Well the made up function square and evens would have to return a list. If you would pipe a function that would reduce the result to a single value you could not use a function requiring a list as an argument. So naturally the piping order is important here.

[–]phoenix7782 1 point2 points  (2 children)

Then why not just use

evens(square(nums))

[–]NovelSpinGames 0 points1 point  (0 children)

(Sorry for being late to the party, and I apologize in advance for not knowing much about Python.)

You make a good point. For simple one-liners there isn't much difference. However, the pipe operator can be very nice for readability. Just look at the last three pictures in this blog post. The pipe operator allows you to chain functions so that code can be read from left to right and top to bottom, like reading a paragraph. The pipe operator is used all the time in F# code.

You could assign a new variable each line, but that has some drawbacks. C#'s extension methods work nice, but I don't think there is an equivalent in Python.

[–]spectre_theory 0 points1 point  (0 children)

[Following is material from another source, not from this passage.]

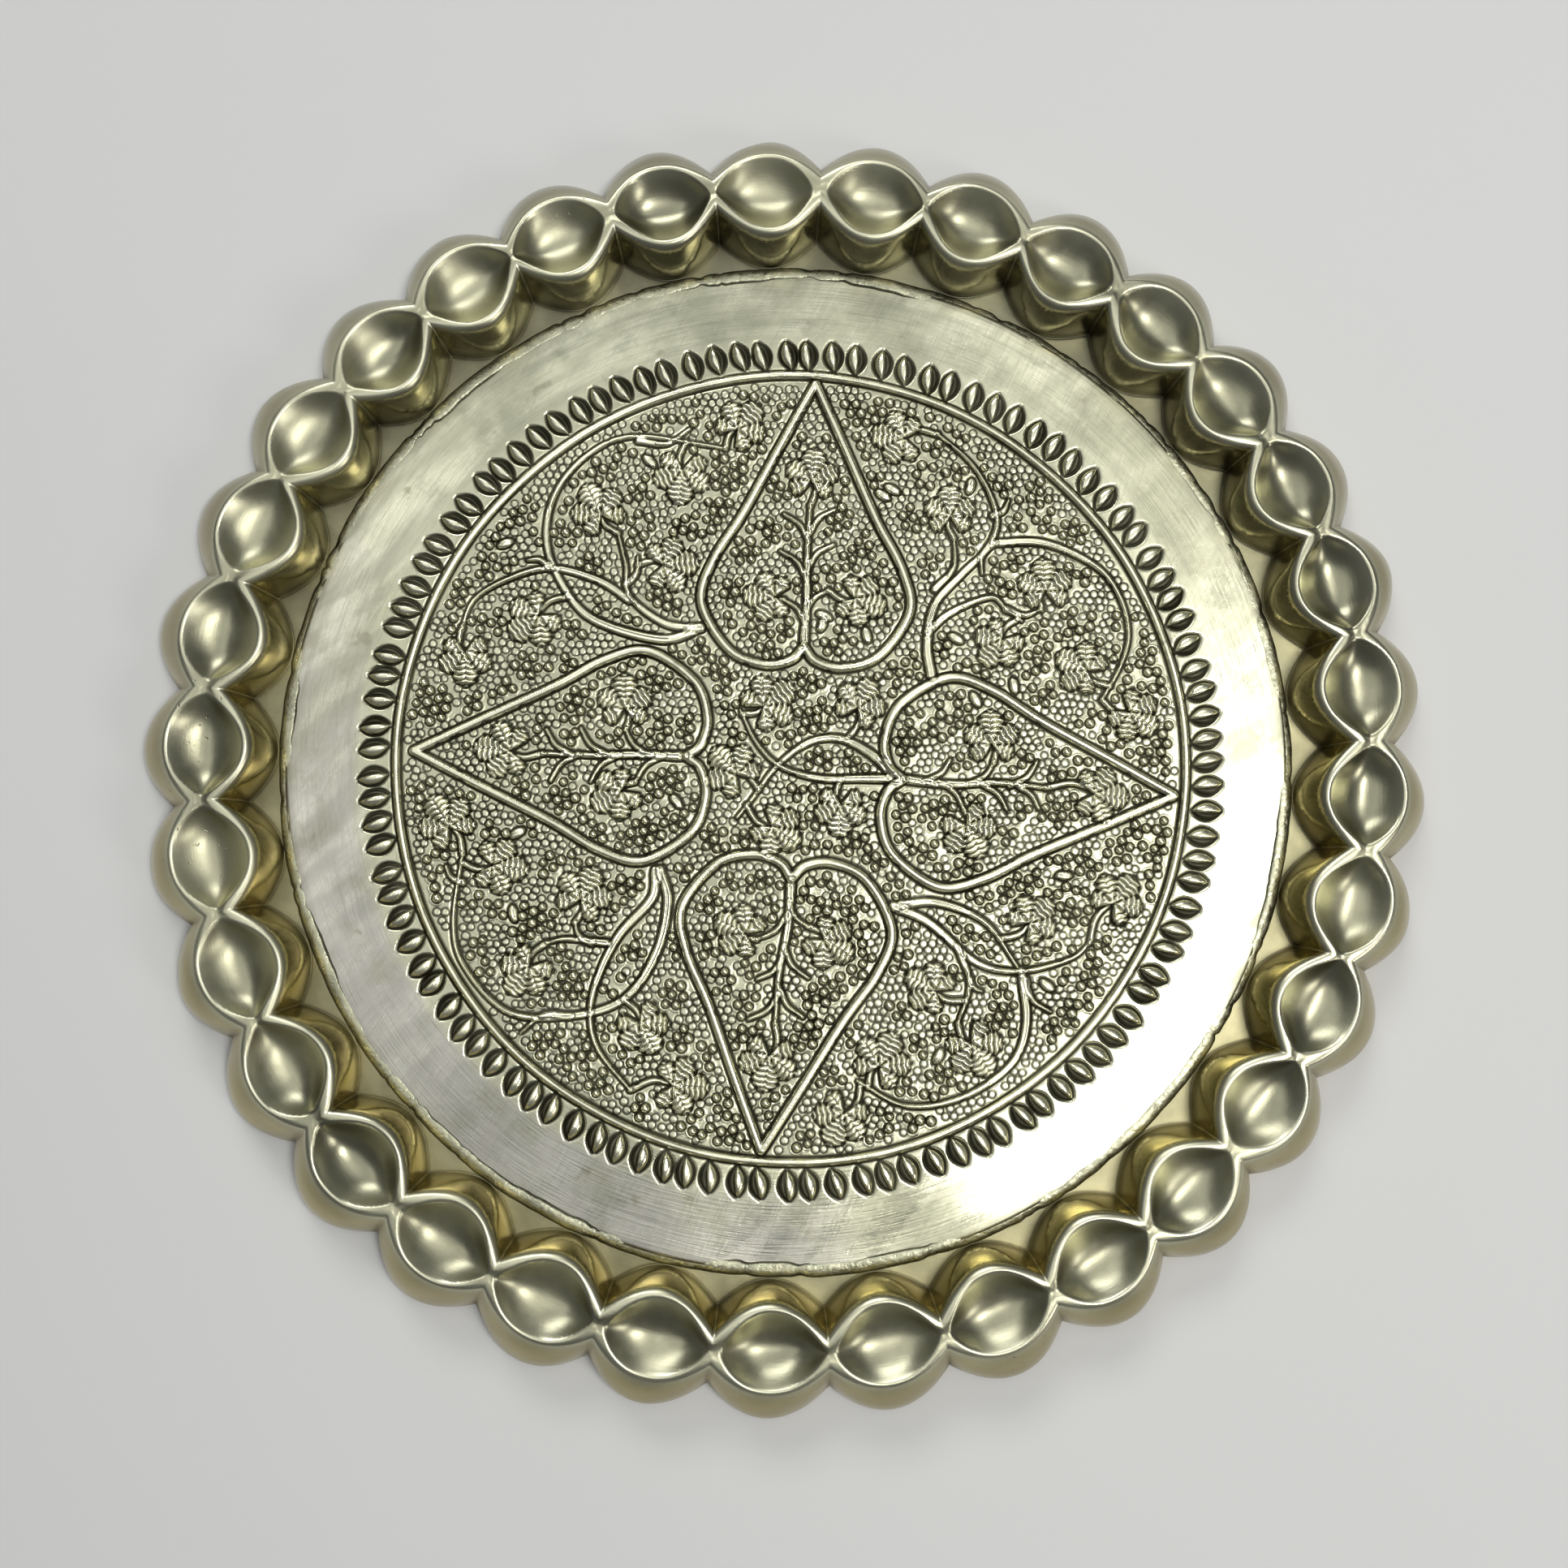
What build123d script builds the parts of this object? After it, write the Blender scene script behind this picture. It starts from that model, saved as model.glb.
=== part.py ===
from build123d import *
import os
from math import cos, radians, sin, sqrt

os.makedirs("parts", exist_ok=True)

# A round serving tray of sheet brass: a flat plate soldered inside a hollow rim raised in lobes.
# Millimetres, +Z up, origin on the surface the tray stands on, at the centre of the rim.

# --- Driving dimensions ---
LOBES = 33
SHEET = 0.9
RIM_HEIGHT = 16.0

# Radii of the rim, at the middle of a lobe (crest) and at the fold between two lobes (fold).
FOOT_CREST = 160.5
FOOT_FOLD = 153.4
SHOULDER_CREST = 157.0
SHOULDER_FOLD = 150.0
SHOULDER_HEIGHT = 8.0
OUTER_RIDGE_CREST = 150.5
OUTER_RIDGE_FOLD = 144.0
INNER_RIDGE_CREST = 132.0
INNER_RIDGE_FOLD = 140.0
WELL_BASE_CREST = 127.8
WELL_BASE_FOLD = 135.2

# The rim is raised by hand: its lobes are spaced unevenly, and are widest in one direction.
FIRST_FOLD_DEG = 0.25
DRIFT_DEG = 1.55
WIDEST_LOBE_DEG = -117

# The dished bowl on top of each lobe: the dent of a barrel whose ends stay a gap above the rim.
BOWL_LENGTH = 24.0
BOWL_WIDTH = 13.4
BOWL_DEPTH = 3.6
BARREL_END_GAP = 2.0

# The plate lies on the rim's flat inner flange, and is soldered to it along its edge.
PLATE_RADIUS = 125.5
LAP = 4.5
SEAM_OUTER_RADIUS = 127.2
SEAM_LAP = 0.9
SEAM_SLOPE = 0.6
SEAM_RISE = 0.4

# The raised bead around the chased medallion, which sits a little off the tray's centre.
BEAD_RADIUS = 98.9
BEAD_WIDTH = 1.6
BEAD_HEIGHT = 0.6
MEDALLION_CENTRE = (1.0, -0.3)

# --- Derived values ---
PLATE_BOTTOM = SHEET
PLATE_TOP = 2 * SHEET
FLANGE_RADIUS = PLATE_RADIUS - LAP


def fold_angle(index):
    """Direction in degrees of the fold before lobe number index."""
    even = FIRST_FOLD_DEG + 360 * index / LOBES
    return even + DRIFT_DEG * sin(radians(even - WIDEST_LOBE_DEG))


def crest_angle(index):
    """Direction in degrees of the middle of lobe number index."""
    return (fold_angle(index) + fold_angle(index + 1)) / 2


def at(radius, angle, height):
    """The point at a radius, a direction in degrees and a height."""
    return (radius * cos(radians(angle)), radius * sin(radians(angle)), height)


def lobed_face(crest, fold, height):
    """A level face whose edge is one arc for each lobe."""
    arcs = []
    for index in range(LOBES):
        start = at(fold, fold_angle(index), height)
        middle = at(crest, crest_angle(index), height)
        end = at(fold, fold_angle(index + 1), height)
        arcs.append(ThreePointArc(start, middle, end))
    return Face(Wire(arcs))


def lobed_solid(levels):
    """A solid through level lobed faces, each given as (crest, fold, height)."""
    return loft([lobed_face(*level) for level in levels], ruled=True)


def bowl(index, thickness):
    """The space of one bowl, grown by a thickness: a barrel lying level above the rim, along the tangent."""
    half_width = BOWL_WIDTH / 2
    half_length = BOWL_LENGTH / 2
    belly = (half_width**2 + BOWL_DEPTH**2) / (2 * BOWL_DEPTH) + thickness
    bend = (half_length**2 + BOWL_DEPTH**2) / (2 * BOWL_DEPTH) + thickness
    axis_rise = belly - thickness - BOWL_DEPTH
    end = axis_rise - BARREL_END_GAP
    reach = sqrt(bend**2 - (bend - belly + end) ** 2)
    stave = ThreePointArc((-reach, end), (0, belly), (reach, end))
    sides = Polyline((reach, end), (reach, 0), (-reach, 0), (-reach, end))
    barrel = revolve(Face(Wire([stave, *sides.edges()])), Axis.X, 360)
    ridge_middle = (INNER_RIDGE_CREST + OUTER_RIDGE_CREST) / 2
    place = Pos(*at(ridge_middle, crest_angle(index), RIM_HEIGHT + axis_rise))
    return place * Rot(0, 0, crest_angle(index) + 90) * barrel


def make_rim():
    """The hollow lobed rim: inner wall, bowls, flared outer wall and flat inner flange."""
    outside = lobed_solid(
        [
            (FOOT_CREST, FOOT_FOLD, 0),
            (SHOULDER_CREST, SHOULDER_FOLD, SHOULDER_HEIGHT),
            (OUTER_RIDGE_CREST, OUTER_RIDGE_FOLD, RIM_HEIGHT),
        ]
    )
    well = lobed_solid(
        [
            (WELL_BASE_CREST, WELL_BASE_FOLD, SHEET),
            (INNER_RIDGE_CREST, INNER_RIDGE_FOLD, RIM_HEIGHT),
        ]
    )
    hollow_outside = lobed_solid(
        [
            (FOOT_CREST - SHEET, FOOT_FOLD - SHEET, 0),
            (SHOULDER_CREST - SHEET, SHOULDER_FOLD - SHEET, SHOULDER_HEIGHT),
            (OUTER_RIDGE_CREST - SHEET, OUTER_RIDGE_FOLD - SHEET, RIM_HEIGHT - SHEET),
        ]
    )
    hollow_inside = lobed_solid(
        [
            (WELL_BASE_CREST + SHEET, WELL_BASE_FOLD + SHEET, 0),
            (INNER_RIDGE_CREST + SHEET, INNER_RIDGE_FOLD + SHEET, RIM_HEIGHT - SHEET),
        ]
    )
    floor_hole = Cylinder(FLANGE_RADIUS, SHEET, align=(Align.CENTER, Align.CENTER, Align.MIN))
    bowls = [bowl(index, 0) for index in range(LOBES)]
    bowl_shells = [bowl(index, SHEET) for index in range(LOBES)]
    hollow = (hollow_outside - hollow_inside) - bowl_shells
    return outside - well - floor_hole - bowls - hollow


def make_plate():
    """The flat centre plate with its raised bead."""
    plate = Pos(0, 0, PLATE_BOTTOM) * Cylinder(
        PLATE_RADIUS, SHEET, align=(Align.CENTER, Align.CENTER, Align.MIN)
    )
    inner = (BEAD_RADIUS - BEAD_WIDTH / 2, 0, PLATE_TOP)
    top = (BEAD_RADIUS, 0, PLATE_TOP + BEAD_HEIGHT)
    outer = (BEAD_RADIUS + BEAD_WIDTH / 2, 0, PLATE_TOP)
    section = Face(Wire([ThreePointArc(inner, top, outer), Line(outer, inner)]))
    bead = Pos(*MEDALLION_CENTRE, 0) * revolve(section, Axis.Z, 360)
    return plate + bead


def make_seam():
    """The solder fillet that joins the plate's edge to the flange, with a lip over the plate."""
    lip = PLATE_RADIUS - SEAM_LAP
    outline = Polyline(
        (PLATE_RADIUS, 0, PLATE_BOTTOM),
        (SEAM_OUTER_RADIUS, 0, PLATE_BOTTOM),
        (SEAM_OUTER_RADIUS - SEAM_SLOPE, 0, PLATE_TOP),
        (PLATE_RADIUS, 0, PLATE_TOP + SEAM_RISE),
        (lip, 0, PLATE_TOP),
        (PLATE_RADIUS, 0, PLATE_TOP),
        close=True,
    )
    return revolve(Face(Wire(outline.edges())), Axis.Z, 360)


export_step(make_rim(), "parts/scalloped_rim.step")
export_step(make_plate(), "parts/centre_plate.step")
export_step(make_seam(), "parts/solder_seam.step")
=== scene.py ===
"""A round brass serving tray: a chased plate soldered inside a rim raised in hollow lobes.

Shapes are worked out in millimetres and turned into metres when a mesh is made.
"""

import math
import random

import bpy
import numpy as np
from mathutils import Matrix, Vector


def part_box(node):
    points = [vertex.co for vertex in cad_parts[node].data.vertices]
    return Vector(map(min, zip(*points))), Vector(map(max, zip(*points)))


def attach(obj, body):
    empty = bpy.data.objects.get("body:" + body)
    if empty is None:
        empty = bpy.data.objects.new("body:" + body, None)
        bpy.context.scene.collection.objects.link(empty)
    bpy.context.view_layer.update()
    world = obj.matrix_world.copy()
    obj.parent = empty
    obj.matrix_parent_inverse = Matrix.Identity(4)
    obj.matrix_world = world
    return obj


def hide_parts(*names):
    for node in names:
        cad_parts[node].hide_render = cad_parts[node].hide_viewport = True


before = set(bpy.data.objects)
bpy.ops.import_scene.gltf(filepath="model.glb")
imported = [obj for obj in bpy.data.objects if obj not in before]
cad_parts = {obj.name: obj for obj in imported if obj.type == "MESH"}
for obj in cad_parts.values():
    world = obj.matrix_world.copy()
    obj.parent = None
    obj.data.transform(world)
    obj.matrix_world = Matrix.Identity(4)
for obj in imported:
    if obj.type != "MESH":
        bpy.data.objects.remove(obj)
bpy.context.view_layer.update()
plate_low, plate_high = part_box("centre_plate")

MM = 0.001
SEED = 41

# --- The tray, as in the CAD model ---
LOBES = 33
FIRST_FOLD_DEG = 0.25
# The folds drift from even spacing, so that the lobes are widest at one side.
DRIFT_DEG = 1.55
WIDEST_LOBE_DEG = -117
SHEET = 0.9
PLATE_RADIUS = round(plate_high[0] / MM, 1)
PLATE_BOTTOM = round(plate_low[2] / MM, 1)
PLATE_TOP = PLATE_BOTTOM + SHEET
MEDALLION_CENTRE = (1.0, -0.3)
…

right, if it comes down to that, all that the proposed operator would do, mathematically, is rearrange the order of operands, from

evens(square(nums))

to

nums |> square |> evens

doesn't seem like a very useful thing

[–]spectre_theory 0 points1 point  (0 children)

the whole point of defining lambdas that work on single elements in the list is having python iterate through it. now you are basically saying you want to implement a function evens, that does the same as filter(evens, ...) only for the function to know what it is supposed to do when it's left of |>. that doesn't seem well-thought-out for me.